DATASET CONTENT.
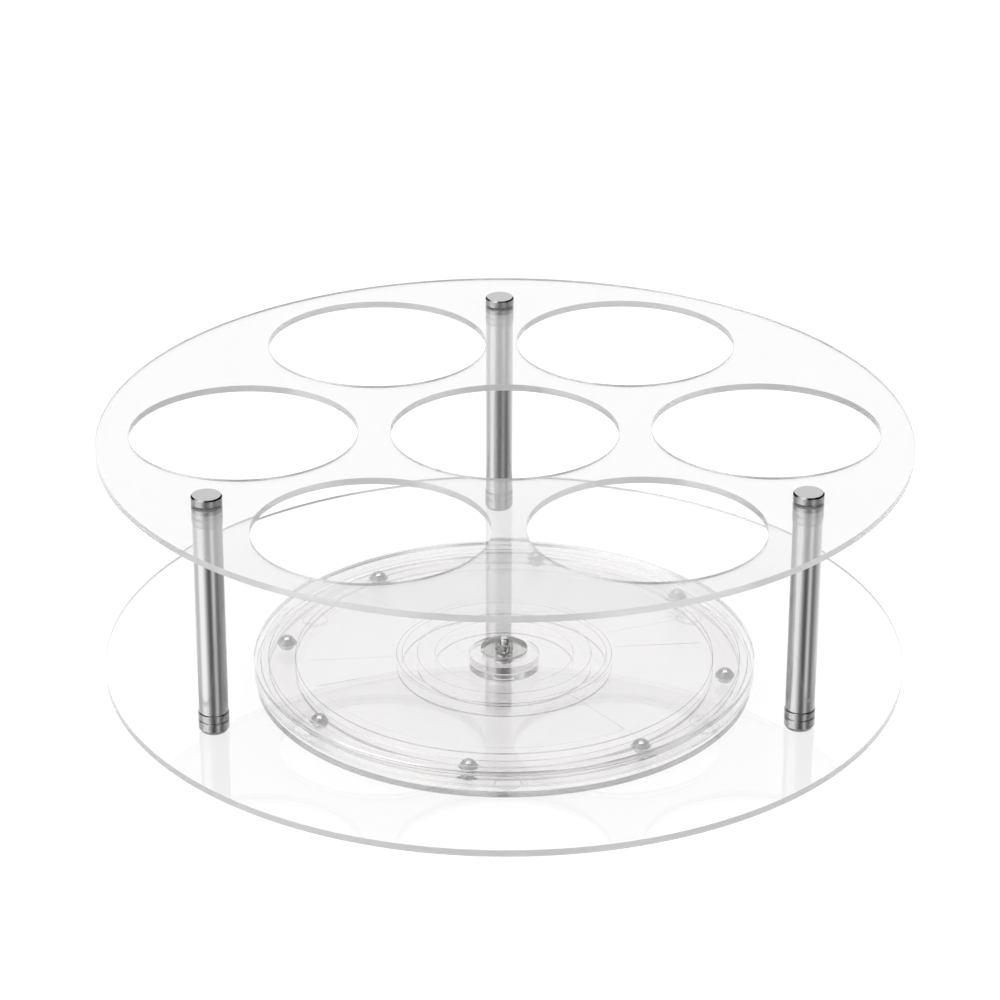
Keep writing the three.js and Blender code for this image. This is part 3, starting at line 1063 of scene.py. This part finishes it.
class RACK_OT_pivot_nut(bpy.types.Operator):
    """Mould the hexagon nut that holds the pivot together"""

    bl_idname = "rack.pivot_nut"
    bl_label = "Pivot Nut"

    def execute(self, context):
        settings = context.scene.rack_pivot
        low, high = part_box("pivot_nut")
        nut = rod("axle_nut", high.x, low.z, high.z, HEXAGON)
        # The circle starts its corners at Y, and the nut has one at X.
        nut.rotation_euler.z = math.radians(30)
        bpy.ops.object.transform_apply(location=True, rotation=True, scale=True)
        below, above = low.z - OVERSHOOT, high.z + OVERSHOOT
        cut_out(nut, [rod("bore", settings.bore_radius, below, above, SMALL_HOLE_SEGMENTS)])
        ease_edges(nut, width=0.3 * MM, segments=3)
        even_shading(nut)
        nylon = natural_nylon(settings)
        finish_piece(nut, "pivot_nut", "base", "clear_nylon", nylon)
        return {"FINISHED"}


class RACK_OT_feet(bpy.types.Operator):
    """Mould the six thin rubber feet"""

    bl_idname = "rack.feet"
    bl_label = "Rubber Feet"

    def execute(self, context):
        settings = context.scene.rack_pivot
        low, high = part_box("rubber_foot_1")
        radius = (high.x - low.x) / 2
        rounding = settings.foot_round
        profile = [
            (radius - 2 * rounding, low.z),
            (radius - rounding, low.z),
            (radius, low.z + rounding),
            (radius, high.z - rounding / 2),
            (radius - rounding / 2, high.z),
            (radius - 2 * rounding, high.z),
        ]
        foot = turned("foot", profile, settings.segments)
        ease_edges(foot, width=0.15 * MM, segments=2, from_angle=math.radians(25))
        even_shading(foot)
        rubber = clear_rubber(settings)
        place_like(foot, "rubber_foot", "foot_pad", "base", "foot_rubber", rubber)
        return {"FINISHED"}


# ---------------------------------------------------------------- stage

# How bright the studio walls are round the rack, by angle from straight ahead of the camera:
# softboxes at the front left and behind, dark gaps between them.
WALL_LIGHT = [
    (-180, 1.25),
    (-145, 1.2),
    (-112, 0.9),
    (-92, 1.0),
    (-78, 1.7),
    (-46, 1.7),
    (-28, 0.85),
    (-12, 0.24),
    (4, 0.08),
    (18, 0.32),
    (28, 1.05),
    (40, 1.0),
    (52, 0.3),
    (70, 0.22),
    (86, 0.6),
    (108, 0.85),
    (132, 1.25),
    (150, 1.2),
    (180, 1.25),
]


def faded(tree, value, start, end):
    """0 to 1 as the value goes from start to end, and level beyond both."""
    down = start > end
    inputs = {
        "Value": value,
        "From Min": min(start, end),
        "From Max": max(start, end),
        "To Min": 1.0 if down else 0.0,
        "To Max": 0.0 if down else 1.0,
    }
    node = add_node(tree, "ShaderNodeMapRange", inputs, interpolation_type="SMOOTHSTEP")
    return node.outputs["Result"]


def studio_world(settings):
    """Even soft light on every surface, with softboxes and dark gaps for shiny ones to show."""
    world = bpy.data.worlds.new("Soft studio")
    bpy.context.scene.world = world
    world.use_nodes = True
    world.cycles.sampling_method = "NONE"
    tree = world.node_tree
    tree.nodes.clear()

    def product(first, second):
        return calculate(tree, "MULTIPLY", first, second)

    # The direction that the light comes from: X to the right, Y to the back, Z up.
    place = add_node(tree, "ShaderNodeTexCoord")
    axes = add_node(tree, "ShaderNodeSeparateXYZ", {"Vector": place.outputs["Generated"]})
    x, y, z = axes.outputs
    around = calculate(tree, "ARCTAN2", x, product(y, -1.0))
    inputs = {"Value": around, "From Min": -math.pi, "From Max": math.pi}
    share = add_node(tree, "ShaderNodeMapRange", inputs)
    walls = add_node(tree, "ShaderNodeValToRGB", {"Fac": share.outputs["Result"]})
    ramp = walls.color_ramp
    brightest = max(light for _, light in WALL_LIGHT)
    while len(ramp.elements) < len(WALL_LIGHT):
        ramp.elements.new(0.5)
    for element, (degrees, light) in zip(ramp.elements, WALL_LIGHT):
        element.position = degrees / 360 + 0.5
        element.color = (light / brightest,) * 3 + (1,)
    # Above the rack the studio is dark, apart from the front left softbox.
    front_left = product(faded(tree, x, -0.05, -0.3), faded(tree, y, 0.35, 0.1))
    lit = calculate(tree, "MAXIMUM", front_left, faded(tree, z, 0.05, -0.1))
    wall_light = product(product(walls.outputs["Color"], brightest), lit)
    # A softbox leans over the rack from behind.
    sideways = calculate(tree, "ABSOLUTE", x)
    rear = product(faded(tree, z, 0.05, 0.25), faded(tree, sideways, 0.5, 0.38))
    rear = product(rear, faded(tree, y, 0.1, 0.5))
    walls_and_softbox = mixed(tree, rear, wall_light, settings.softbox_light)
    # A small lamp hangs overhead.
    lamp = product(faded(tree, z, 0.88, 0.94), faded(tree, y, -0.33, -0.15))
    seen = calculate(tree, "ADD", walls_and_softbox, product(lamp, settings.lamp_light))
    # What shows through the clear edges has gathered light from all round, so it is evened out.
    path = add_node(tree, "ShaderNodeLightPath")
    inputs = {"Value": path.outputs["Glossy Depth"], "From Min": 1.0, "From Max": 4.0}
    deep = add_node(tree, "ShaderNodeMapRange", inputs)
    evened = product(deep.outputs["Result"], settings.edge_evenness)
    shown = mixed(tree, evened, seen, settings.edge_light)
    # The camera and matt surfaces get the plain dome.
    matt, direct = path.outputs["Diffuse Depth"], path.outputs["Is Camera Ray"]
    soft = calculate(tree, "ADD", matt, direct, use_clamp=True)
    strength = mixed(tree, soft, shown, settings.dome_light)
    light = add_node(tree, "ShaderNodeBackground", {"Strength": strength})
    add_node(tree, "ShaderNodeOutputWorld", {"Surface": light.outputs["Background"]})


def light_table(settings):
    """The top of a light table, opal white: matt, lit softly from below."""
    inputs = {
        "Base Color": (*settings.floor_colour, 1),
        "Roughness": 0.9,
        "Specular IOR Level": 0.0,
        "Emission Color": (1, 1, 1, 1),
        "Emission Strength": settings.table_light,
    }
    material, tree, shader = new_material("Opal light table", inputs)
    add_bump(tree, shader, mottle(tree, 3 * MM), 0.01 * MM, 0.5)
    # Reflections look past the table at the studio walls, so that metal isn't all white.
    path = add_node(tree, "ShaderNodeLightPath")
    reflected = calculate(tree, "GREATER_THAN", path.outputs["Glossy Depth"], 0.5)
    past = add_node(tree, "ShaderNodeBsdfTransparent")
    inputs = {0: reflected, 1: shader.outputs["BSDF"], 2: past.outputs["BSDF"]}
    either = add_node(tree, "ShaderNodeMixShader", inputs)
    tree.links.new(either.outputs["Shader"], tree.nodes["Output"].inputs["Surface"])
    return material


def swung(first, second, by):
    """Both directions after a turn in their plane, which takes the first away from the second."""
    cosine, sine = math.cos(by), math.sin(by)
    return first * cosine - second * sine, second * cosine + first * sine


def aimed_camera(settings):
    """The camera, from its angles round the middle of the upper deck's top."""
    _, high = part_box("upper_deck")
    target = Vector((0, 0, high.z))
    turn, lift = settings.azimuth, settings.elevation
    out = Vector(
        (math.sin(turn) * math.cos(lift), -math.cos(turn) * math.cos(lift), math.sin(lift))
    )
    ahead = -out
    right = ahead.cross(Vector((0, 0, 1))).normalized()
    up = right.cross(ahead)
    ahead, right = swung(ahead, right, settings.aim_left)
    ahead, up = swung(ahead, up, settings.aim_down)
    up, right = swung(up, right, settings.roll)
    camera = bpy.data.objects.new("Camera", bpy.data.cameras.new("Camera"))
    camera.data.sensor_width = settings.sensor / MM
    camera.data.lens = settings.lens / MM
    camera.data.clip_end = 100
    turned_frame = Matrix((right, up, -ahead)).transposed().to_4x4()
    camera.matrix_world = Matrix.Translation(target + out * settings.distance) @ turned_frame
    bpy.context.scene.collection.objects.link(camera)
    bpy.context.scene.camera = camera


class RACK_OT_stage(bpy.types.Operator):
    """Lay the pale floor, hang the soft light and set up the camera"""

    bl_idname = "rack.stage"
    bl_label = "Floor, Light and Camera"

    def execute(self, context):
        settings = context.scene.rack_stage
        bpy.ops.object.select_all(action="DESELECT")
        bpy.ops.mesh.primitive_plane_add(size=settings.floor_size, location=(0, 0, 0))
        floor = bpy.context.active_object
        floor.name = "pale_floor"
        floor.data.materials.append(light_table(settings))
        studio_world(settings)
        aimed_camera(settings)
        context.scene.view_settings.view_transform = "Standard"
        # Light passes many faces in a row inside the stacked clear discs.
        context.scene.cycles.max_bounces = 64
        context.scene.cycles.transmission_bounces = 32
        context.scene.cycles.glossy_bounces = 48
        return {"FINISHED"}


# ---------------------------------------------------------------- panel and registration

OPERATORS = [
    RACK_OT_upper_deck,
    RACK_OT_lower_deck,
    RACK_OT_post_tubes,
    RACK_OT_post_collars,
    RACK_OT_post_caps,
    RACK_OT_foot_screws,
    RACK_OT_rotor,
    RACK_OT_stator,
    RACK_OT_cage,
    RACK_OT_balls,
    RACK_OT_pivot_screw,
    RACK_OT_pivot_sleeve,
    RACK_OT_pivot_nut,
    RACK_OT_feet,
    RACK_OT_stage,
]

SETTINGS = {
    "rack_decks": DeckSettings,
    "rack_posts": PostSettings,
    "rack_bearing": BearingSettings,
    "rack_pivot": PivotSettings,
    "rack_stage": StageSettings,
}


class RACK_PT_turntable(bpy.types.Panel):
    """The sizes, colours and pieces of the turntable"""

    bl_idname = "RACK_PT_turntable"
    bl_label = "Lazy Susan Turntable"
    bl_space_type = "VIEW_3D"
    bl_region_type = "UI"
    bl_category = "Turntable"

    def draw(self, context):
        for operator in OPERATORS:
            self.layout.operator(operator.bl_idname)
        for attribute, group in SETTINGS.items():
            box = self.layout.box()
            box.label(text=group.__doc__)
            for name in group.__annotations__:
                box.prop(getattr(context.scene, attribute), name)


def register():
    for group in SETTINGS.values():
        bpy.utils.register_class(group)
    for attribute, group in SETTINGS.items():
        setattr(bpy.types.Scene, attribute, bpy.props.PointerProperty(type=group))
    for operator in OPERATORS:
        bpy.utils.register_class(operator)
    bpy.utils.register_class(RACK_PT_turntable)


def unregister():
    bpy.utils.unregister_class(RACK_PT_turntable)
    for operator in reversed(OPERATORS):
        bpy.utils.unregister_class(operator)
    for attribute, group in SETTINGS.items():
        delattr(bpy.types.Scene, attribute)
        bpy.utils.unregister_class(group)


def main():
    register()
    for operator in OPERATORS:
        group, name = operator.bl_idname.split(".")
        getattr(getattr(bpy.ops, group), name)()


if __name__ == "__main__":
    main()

YOUR OBJECTIVE.
Write out, exactly and with nothing else, the lines of the listing above from its first line through the line with "the six thin".

RESPONSE.
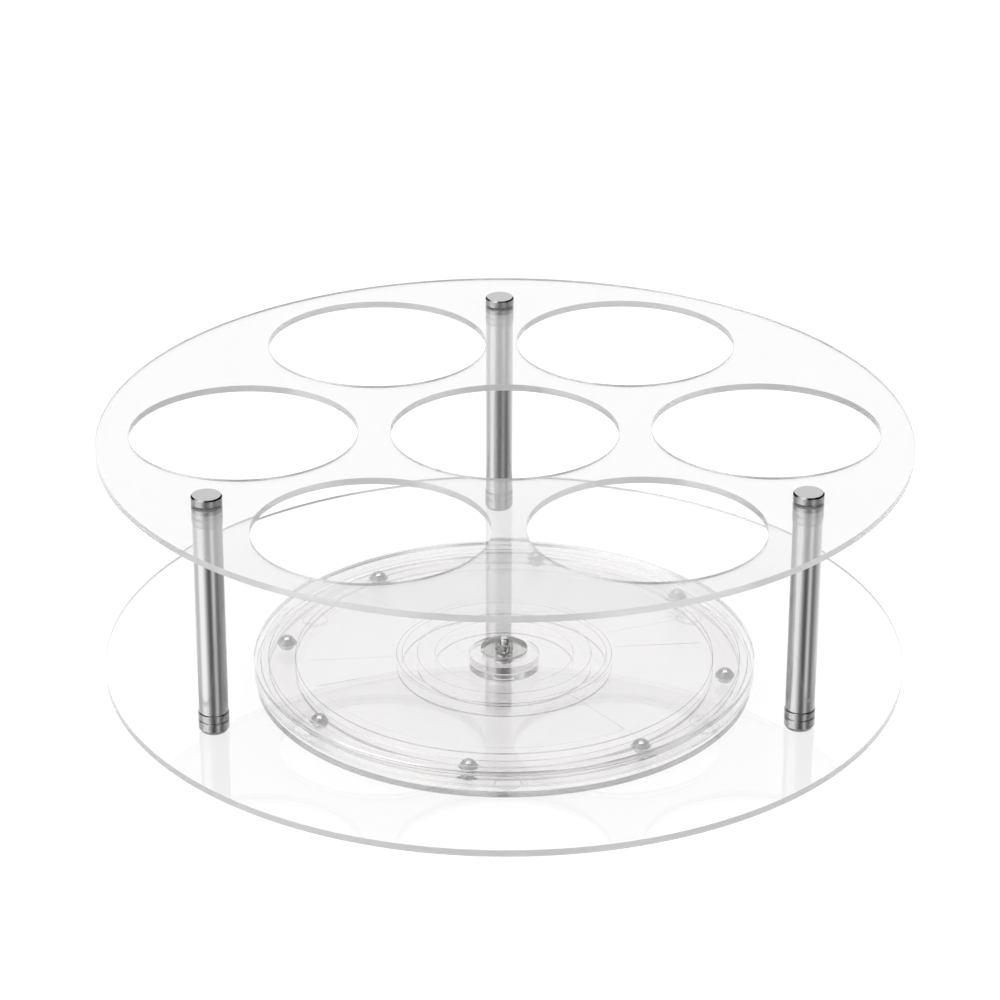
Keep writing the three.js and Blender code for this image. This is part 3, starting at line 1063 of scene.py. This part finishes it.
class RACK_OT_pivot_nut(bpy.types.Operator):
    """Mould the hexagon nut that holds the pivot together"""

    bl_idname = "rack.pivot_nut"
    bl_label = "Pivot Nut"

    def execute(self, context):
        settings = context.scene.rack_pivot
        low, high = part_box("pivot_nut")
        nut = rod("axle_nut", high.x, low.z, high.z, HEXAGON)
        # The circle starts its corners at Y, and the nut has one at X.
        nut.rotation_euler.z = math.radians(30)
        bpy.ops.object.transform_apply(location=True, rotation=True, scale=True)
        below, above = low.z - OVERSHOOT, high.z + OVERSHOOT
        cut_out(nut, [rod("bore", settings.bore_radius, below, above, SMALL_HOLE_SEGMENTS)])
        ease_edges(nut, width=0.3 * MM, segments=3)
        even_shading(nut)
        nylon = natural_nylon(settings)
        finish_piece(nut, "pivot_nut", "base", "clear_nylon", nylon)
        return {"FINISHED"}


class RACK_OT_feet(bpy.types.Operator):
    """Mould the six thin rubber feet"""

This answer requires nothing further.